In accepting the award
Rick Moore said: “This case was never just about Jeff. It was always about all
the children who fall through the cracks in the public education system.” He
thanked BCTF leaders for their “invaluable support” and Federation staff
lawyers who intervened all the way up to the Supreme Court of Canada.
“For a long time we
felt we were tilting at windmills with this case. Not many people seemed aware
of the problem,” he said. “So thank you to all the teachers for recognizing the
importance of this case for all students with special needs.”
Moore said that,
although he felt the evidence was there, the court did not find systemic
discrimination. Therefore, parents of children like Jeffrey, whose needs are
unmet, will have to continue to file individual complaints to compel the
province to comply with its human rights obligations.
Moore made his case to
Christy Clark when she was a talk show host. “I recall being interviewed by
someone on CKNW radio, before that person became a little more powerful.

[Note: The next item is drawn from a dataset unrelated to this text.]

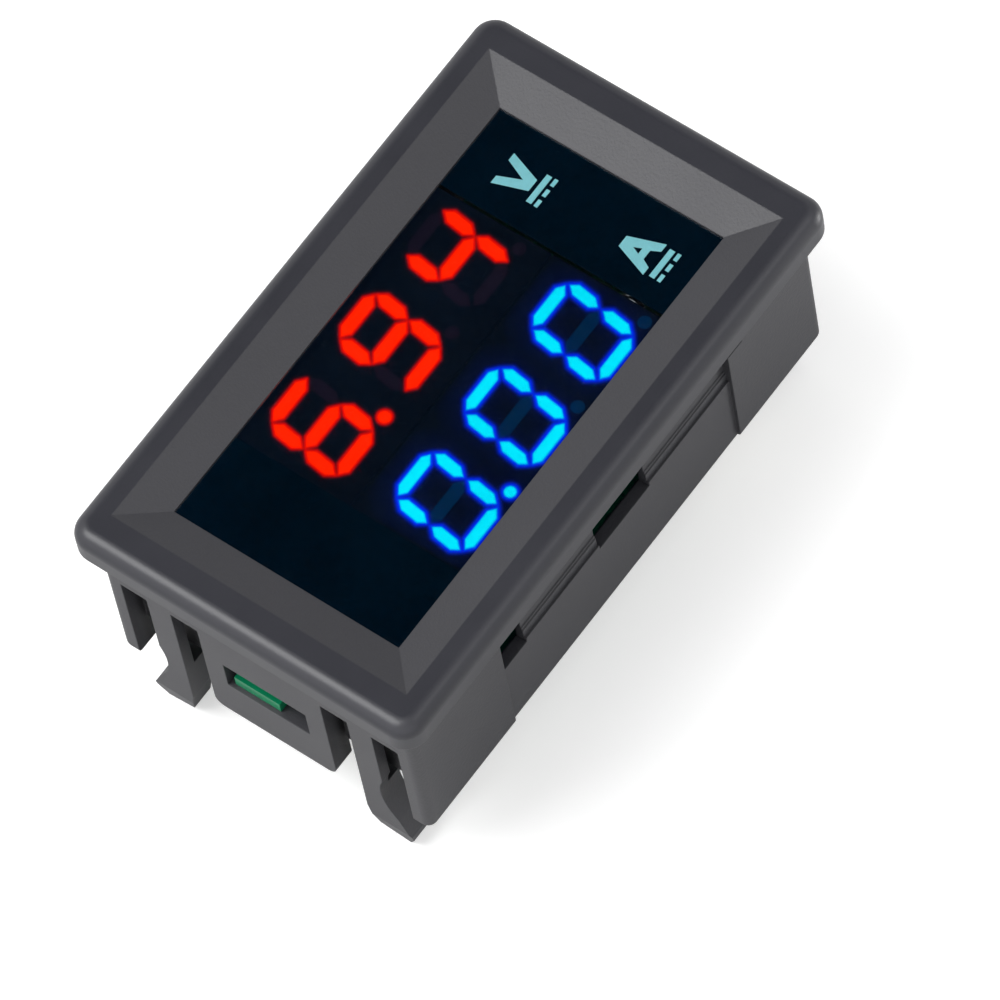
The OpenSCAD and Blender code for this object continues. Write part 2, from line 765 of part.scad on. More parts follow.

And at
one point she interrupted me and said, ‘Isn’t it true that early identification
and early remediation are the most important things you can do for learning
disabled kids?’” Moore agreed with that statement, but expressed frustration
that he has seen no evidence of government support for early intervention
Lambert decried the
recent closure of the Provincial Early Intervention Resource program, an early
remediation and literacy program, due to provincial funding cuts.
The BCTF AGM continues
through to Tuesday at the Hyatt Regency Hotel. On today’s agenda at 2:00 p.m.
is a keynote speech by Aboriginal activist and comedien Candy Palmater, host of
a national TV show broadcast on APTN.
Later in the afternoon
delegates will discuss resolutions supporting the Aboriginal Truth and
Reconciliation Commission’s recommendations about acknowledging the history and
legacy of Indian Residential Schools.